"MY LITTLE PIECE OF .COM"

Thursday, December 9, 2010

a letter to friends

k. hears the story! u know what has happened between me n rach for the most part. some things i still have'nt told anyone. i walked away sunday for good. finished. had a few choice of words for her. n i was done. now tryin to be mature about it. i don't hate her. if she needed anything, i'd still help her. everyone has the right to walk their own walk. i accept that.
with sayin that i was sittin on fb sunday night n someone from yrs past contacted me. someone i went lookin for back in feb when i was single over the winter. checked her out n found she was doin her own thing. so i didn't take it any further.
her first words were did i make mends with my gf. i told her no, was forced to walk away. n she gave me the line of how stupid she was n i looked to b a great dad, man, guy, handsome n so on. i thanked her as i satback beside myself in amazment of whom i was talkin to.
we got into a conversation n i slowly realized she didn't recognize who i was. so i began to fuck with her like i do everyone. dropin hints of where i was from n who her mom was. all the time she's wondering who in the hell i am? until i told her my moms name. phil! she stopped I.M.ing me for a minute. i asked her was she still there?
she later said she jumped for joy at that moment of who i was! so i told her i had the biggest crush on her when we were comin up. i wasn't gonna wait any longer to tell her. it had been long enough. i've known her since we were six. her mom n my mom use to tease us about each other through the yrs. she told me the same things i was telling her. blowin each others minds. at this point i am now a loss for words.
she began to tell me she didn't realize that it was me n didn't know why we shared a friend in common here on fb. also. she had been checkin me out n watchin my whole ordeal go down with rachell for a couple of months. said she was so attracted to me. not jus becaus ei was a good lookin man. in her words.
we both had been wonderin about each other for yrs. what if's to who we became because in time we drifted apart n neither of us expressed ourselves. didn't think the other was interested. n we were so scared to say anything.

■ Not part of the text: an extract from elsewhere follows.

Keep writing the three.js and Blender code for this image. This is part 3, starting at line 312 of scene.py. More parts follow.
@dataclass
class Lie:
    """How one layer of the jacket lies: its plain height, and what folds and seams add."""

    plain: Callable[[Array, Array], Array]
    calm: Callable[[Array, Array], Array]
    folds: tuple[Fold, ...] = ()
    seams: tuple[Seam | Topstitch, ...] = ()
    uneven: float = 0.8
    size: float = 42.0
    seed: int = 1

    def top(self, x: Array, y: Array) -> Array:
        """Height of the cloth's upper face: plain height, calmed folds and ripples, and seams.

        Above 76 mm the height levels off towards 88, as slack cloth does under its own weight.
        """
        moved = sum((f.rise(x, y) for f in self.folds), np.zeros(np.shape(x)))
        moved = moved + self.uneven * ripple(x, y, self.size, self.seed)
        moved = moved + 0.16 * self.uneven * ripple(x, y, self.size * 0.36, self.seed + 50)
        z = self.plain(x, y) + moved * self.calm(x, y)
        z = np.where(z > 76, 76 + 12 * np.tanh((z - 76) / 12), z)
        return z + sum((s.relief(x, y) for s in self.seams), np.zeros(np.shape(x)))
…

i found out we are still so much alike n have so much in common. after yrs of separation we are damn near the same person, still. alike in so many ways! always have been. i've craved this woman secretively most of my life. 28 yrs, as she has me. n never knew how she felt. jus to find out she craved me the same. hollywood couldn't write this shit!

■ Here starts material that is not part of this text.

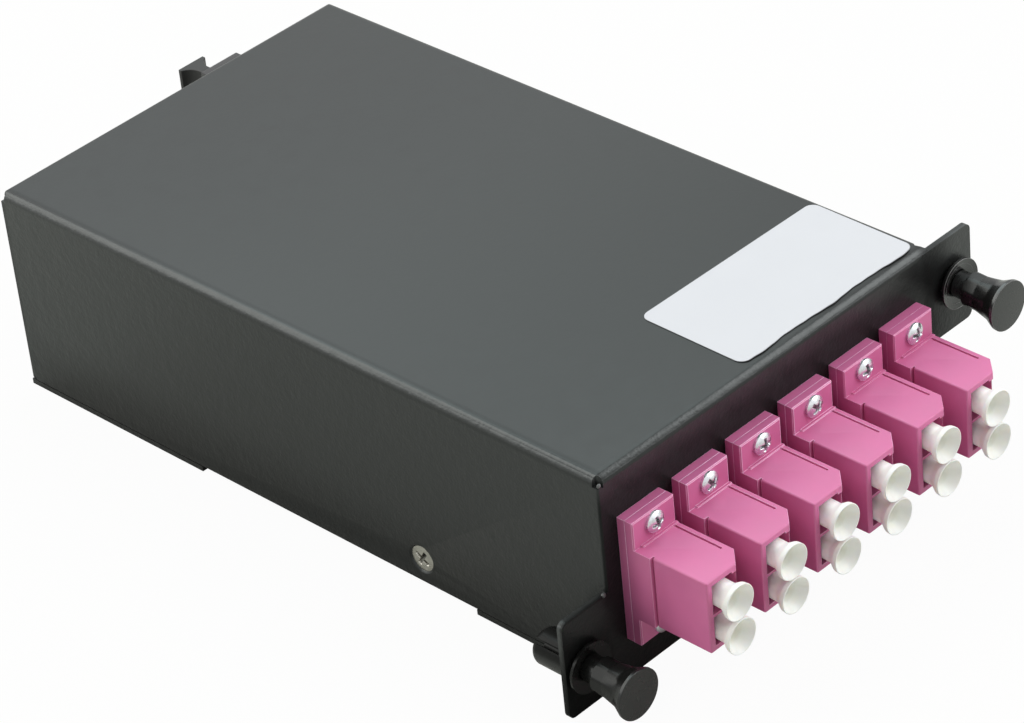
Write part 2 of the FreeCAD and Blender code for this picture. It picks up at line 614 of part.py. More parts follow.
def hex_nuts(label, x, y, columns, pitch, forward):
    """Hexagon nuts behind the panel, one on each pan-head screw."""
    body = new_body(label, x, y, "adapter_height - adapter_hole_spacing / 2")
    flats = new_sketch(body, label + "_flats", "XZ_Plane")
    corner, side = "nut_flats / sqrt(3)", "nut_flats / 2"
    outline(flats, [
        ("-" + corner, "0"), ("-(%s) / 2" % corner, "-" + side), ("(%s) / 2" % corner, "-" + side),
        (corner, "0"), ("(%s) / 2" % corner, side), ("-(%s) / 2" % corner, side)])
    circle(flats, "0", "0", "screw_radius + nut_clearance")
    nut = prism(body, "Pad", flats, "nut_height", backward=forward)
    grid(body, [nut], columns, pitch, "2", "adapter_hole_spacing")
    return body


def cover_screws():
    """Countersunk screws through the side walls into the cover's flanges."""
    body = new_body("cover_screws", "-body_width / 2 + side_head_sunk", SIDE_SCREW_Y, "side_screw_z")
    body.AllowCompound = True
    body.Placement.Rotation = FreeCAD.Rotation(FreeCAD.Vector(0, 0, 1), -90)
    half = new_sketch(body, "cover_screw_profile", "XY_Plane")
    outline(half, [
        ("0", "0"), ("side_head_radius", "0"), ("side_head_radius", "side_head_rim"),
        ("side_screw_radius", "side_head_rim + side_head_radius - side_screw_radius"),
        ("side_screw_radius", "side_screw_length - side_screw_tip"),
        ("side_screw_radius - side_screw_tip", "side_screw_length"),
        ("0", "side_screw_length")])
    shape = turned(body, half)
    cut = cross_recess(body, "0")
    across = new_sketch(body, "cover_screw_middle", "XZ_Plane",
                        "-(body_width / 2 - side_head_sunk)")
    circle(across, "0", "0", "side_head_radius")
    mirror = body.newObject("PartDesign::Mirrored", "cover_screw_pair")
    mirror.Originals = [shape, cut]
    mirror.MirrorPlane = (across, [""])
    body.Tip = mirror
    doc.recompute()
    return body


def plunger_grommet(side, x, z):
    """Collar and split barrel of a plunger, pressed into its eye in the ear."""
    name = "plunger_grommet_" + side
    body = new_body(name, x, FRONT, z)
    half = new_sketch(body, name + "_profile", "XY_Plane")
    outline(half, [
        ("barrel_bore_radius", "-(collar_height - collar_dish)"),
        ("collar_radius", "-collar_height"), ("collar_radius", "-collar_height + collar_rim"),
        ("barrel_radius + collar_rim", "0"), ("barrel_radius", "0"),
        ("barrel_radius", "barrel_length - barrel_tip", "barrel_tip_round"),
        ("barrel_tip_radius", "barrel_length"),
        ("barrel_bore_radius", "barrel_length")])
    turned(body, half)
    # two slots across the barrel's end, at right angles and on the slant, part its four legs
    near_end = "(barrel_radius + leg_slot / 2) / sqrt(2)"
    far_end = "(barrel_radius + leg_slot * 1.5) / sqrt(2)"
    for slant, left, right in (("rising", "-", ""), ("falling", "", "-")):
        slot = new_sketch(body, "%s_%s_slot" % (name, slant), "XZ_Plane", "-barrel_length")
        outline(slot, [(left + near_end, "-" + far_end), (right + far_end, near_end),
                       (right + near_end, far_end), (left + far_end, "-" + near_end)])
        prism(body, "Pocket", slot, "leg_slot_length", backward=True)
    return body


def plunger_pin(side, x, z):
    """Push-pull pin of a plunger: tail, neck, waist and flared knob, turned as one."""
    name = "plunger_pin_" + side
    body = new_body(name, x, FRONT, z)
    half = new_sketch(body, name + "_profile", "XY_Plane")
    seat = "-(collar_height - collar_dish / 2)"
    neck = seat + " - pin_neck_length"
    waist = neck + " - pin_waist_length"
    outline(half, [
        ("0", "-pin_reach"), ("knob_radius", "-pin_reach"),
        ("knob_radius", "-pin_reach + knob_rim", "-knob_flare_radius"),
        ("pin_waist_radius", waist), ("pin_waist_radius", neck + " - pin_shoulder"),
        ("pin_neck_radius", neck),
        ("pin_neck_radius", seat), ("pin_tail_radius", seat),
        ("pin_tail_radius", "pin_tail_length"), ("0", "pin_tail_length")])
    turned(body, half)
    return body


def mpo_half(label, sign, length, depth):
    """One half of the MPO adapter on the back wall. sign is + for the outer half."""
    outer = sign == "+"
    body = new_body(label, "mpo_x", BACK_SEAM, "adapter_height")
    flange = new_sketch(body, label + "_flange", "XZ_Plane")
    rectangle(flange, "-adapter_flange_width / 2", "adapter_flange_width / 2",
              "-adapter_flange_height / 2", "adapter_flange_height / 2")
    for end in ("-", ""):
        circle(flange, "0", end + "adapter_hole_spacing / 2", "adapter_hole_radius")
    prism(body, "Pad", flange, "adapter_flange_layer", backward=outer)
    block = new_sketch(body, label + "_block", "XZ_Plane")
    rectangle(block, "-mpo_body_width / 2", "mpo_body_width / 2",
              "-mpo_body_height / 2", "mpo_body_height / 2")
    prism(body, "Pad", block, length, backward=outer)
    rounded(body, "adapter_edge", name="long_edges", chosen=lambda e: along(e, 1)
            and near(abs(centre_of(e).x), number("mpo_body_width / 2")))
    port = new_sketch(body, label + "_port", "XZ_Plane", length if not outer else "-(%s)" % length)
    rectangle(port, "-mpo_port_width / 2", "mpo_port_width / 2",
              "-mpo_port_height / 2", "mpo_port_height / 2")
    prism(body, "Pocket", port, depth, backward=outer)
    web = new_sketch(body, label + "_web", "XZ_Plane")
    rectangle(web, "-mpo_web_width / 2", "mpo_web_width / 2",
              "-mpo_web_height / 2", "mpo_web_height / 2")
    prism(body, "Pocket", web, length, backward=not outer)
    return body


def mpo_dust_cap():
    """Plug of the MPO port with a thin handle that flares to a bar."""
    body = new_body("mpo_dust_cap", "mpo_x", "body_depth / 2 + mpo_outer_length", "adapter_height")
    plug = new_sketch(body, "mpo_plug", "XY_Plane")
    half = "(mpo_port_width / 2 - mpo_cap_clearance)"
    rectangle(plug, "-" + half, half, "-mpo_cap_plug", "0")
    prism(body, "Pad", plug, "mpo_port_height - mpo_cap_clearance * 2", centred=True)
    handle = new_sketch(body, "mpo_handle", "XY_Plane")
    neck = "mpo_cap_reach - mpo_cap_rim - mpo_cap_flare"
    rim = "mpo_cap_reach - mpo_cap_rim"
    outline(handle, [
        ("-mpo_cap_web / 2", "-mpo_cap_plug / 2"), ("mpo_cap_web / 2", "-mpo_cap_plug / 2"),
        ("mpo_cap_web / 2", neck, "-mpo_cap_flare"), ("mpo_cap_rim_width / 2", rim),
        ("mpo_cap_rim_width / 2", "mpo_cap_reach"), ("-mpo_cap_rim_width / 2", "mpo_cap_reach"),
        ("-mpo_cap_rim_width / 2", rim, "-mpo_cap_flare"), ("-mpo_cap_web / 2", neck)])
    prism(body, "Pad", handle, "mpo_cap_height", centred=True)
    return body


# --------------------------------------------------------------------- assembly

PIECES = [housing(), bottom_cover(), label(), cover_screws()]
for place in range(1, int(number("adapter_count")) + 1):
    PIECES += [adapter_front(place), adapter_rear(place)]
    for level in ("upper", "lower"):
        PIECES += [sleeve(place, level), dust_cap(place, level)]
PIECES += [
    pan_screws("adapter_screws", FIRST_ADAPTER, "-body_depth / 2 - adapter_flange_layer * 2",
               "adapter_count", "adapter_pitch", True),
    hex_nuts("adapter_nuts", FIRST_ADAPTER, "-body_depth / 2 + sheet",
             "adapter_count", "adapter_pitch", True),
    pan_screws("mpo_screws", "mpo_x", "body_depth / 2 + adapter_flange_layer * 2",
               "1", "adapter_pitch", False),
    hex_nuts("mpo_nuts", "mpo_x", "body_depth / 2 - sheet", "1", "adapter_pitch", False),
    plunger_grommet("left", "-plunger_spread / 2", "left_plunger_z"),
    plunger_grommet("right", "plunger_spread / 2", RIGHT_PLUNGER_Z),
    plunger_pin("left", "-plunger_spread / 2", "left_plunger_z"),
    plunger_pin("right", "plunger_spread / 2", RIGHT_PLUNGER_Z),
    mpo_half("mpo_adapter_outer", "+", "mpo_outer_length - adapter_flange_layer", "mpo_port_depth"),
    mpo_half("mpo_adapter_inner", "-", "mpo_inner_length + adapter_flange_layer", "mpo_inner_depth"),
    mpo_dust_cap(),
]
doc.recompute()

faults = [o.Name for o in doc.Objects if "Invalid" in o.State or "Error" in o.State]
faults += [p.Label for p in PIECES if p.Shape.isNull() or not p.Shape.isValid()]
if faults:
    raise RuntimeError("failed: " + ", ".join(faults))

os.makedirs("parts", exist_ok=True)
for piece in PIECES:
    piece.Shape.exportStep("parts/%s.step" % piece.Label)
    print("%-22s %2d solids %9.1f mm3" % (piece.Label, len(piece.Shape.Solids), piece.Shape.Volume))
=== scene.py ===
"""The dressed fibre cassette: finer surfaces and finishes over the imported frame.

Lengths in the dataclasses are millimetres; meshes are in metres, in the frame's own axes:
+Z up through the top plate, -Y out of the front panel."""
import logging
import math
from dataclasses import dataclass, replace
from enum import Enum
from typing import Iterable, Sequence

import bmesh
import bpy
import numpy as np
from mathutils import Matrix, Vector


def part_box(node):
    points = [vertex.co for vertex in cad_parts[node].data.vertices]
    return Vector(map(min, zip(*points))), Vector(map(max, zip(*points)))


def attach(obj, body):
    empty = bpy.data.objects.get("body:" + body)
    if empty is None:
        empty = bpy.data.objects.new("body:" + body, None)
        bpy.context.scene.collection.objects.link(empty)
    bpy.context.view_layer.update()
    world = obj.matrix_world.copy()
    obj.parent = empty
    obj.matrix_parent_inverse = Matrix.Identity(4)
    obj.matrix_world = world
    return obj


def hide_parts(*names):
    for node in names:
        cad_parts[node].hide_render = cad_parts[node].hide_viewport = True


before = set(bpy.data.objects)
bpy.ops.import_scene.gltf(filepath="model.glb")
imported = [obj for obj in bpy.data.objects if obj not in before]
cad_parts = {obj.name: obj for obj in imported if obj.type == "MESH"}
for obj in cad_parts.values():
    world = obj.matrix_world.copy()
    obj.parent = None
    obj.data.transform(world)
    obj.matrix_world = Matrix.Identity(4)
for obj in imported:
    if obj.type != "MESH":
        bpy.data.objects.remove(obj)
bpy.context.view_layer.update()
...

here's the crazy part! i went to see my mama in august. knew things were turnin the corner with me n rach. i sat and asked my mama to point me in the right direction cuz i didn't know if rach was in it for the long haul. i started noticing lil things about how she was. who she was. begged my mama to let me know before the holidays got here if this was meant to be.
on november 5th everything went to hell. i found out who she really was n finally got my heart broken. all n a three week span. everyone saw it go down. i hid nothin. expressed myself fully. i got cut deep. i tried to hang onto her with everything i had. started prayin to a god i never believed in to show me the way. n i found out what luv really is as i was forced to walk away.
when i did decide to walk away for good. n become a jiggalo. n believe me, i was done treatin women good. i was jus goin to do me for a while n shut feelins down. the strangest thing happened. mandy appeared out of nowhere. my all time one. i believe in my heart i was suppose to go through this process of bein broken n findin my way so i wouldn't break mandy's. i never in a million yrs thought this was possible. put it outta mind even though i did look for her earlier this yr. i also believe my mama is over my shoulder because i try to be a good person, friend, dad, n man.
idk how else to explain this. i've been an atheist for yrs. but when i asked for a lil help for the first time n meant it, everything came into play. i've been talkin to someone n i think someone's listenin that is not of this world.
i am currently tryin to get a place with her up north near westerville. there is nothing no one can tell me on this. this is who n what I WANT! always have. n now that i have her im never lettin go. her feelings r mutual. n i'm luvin every minute of it. i'm goin for my gold!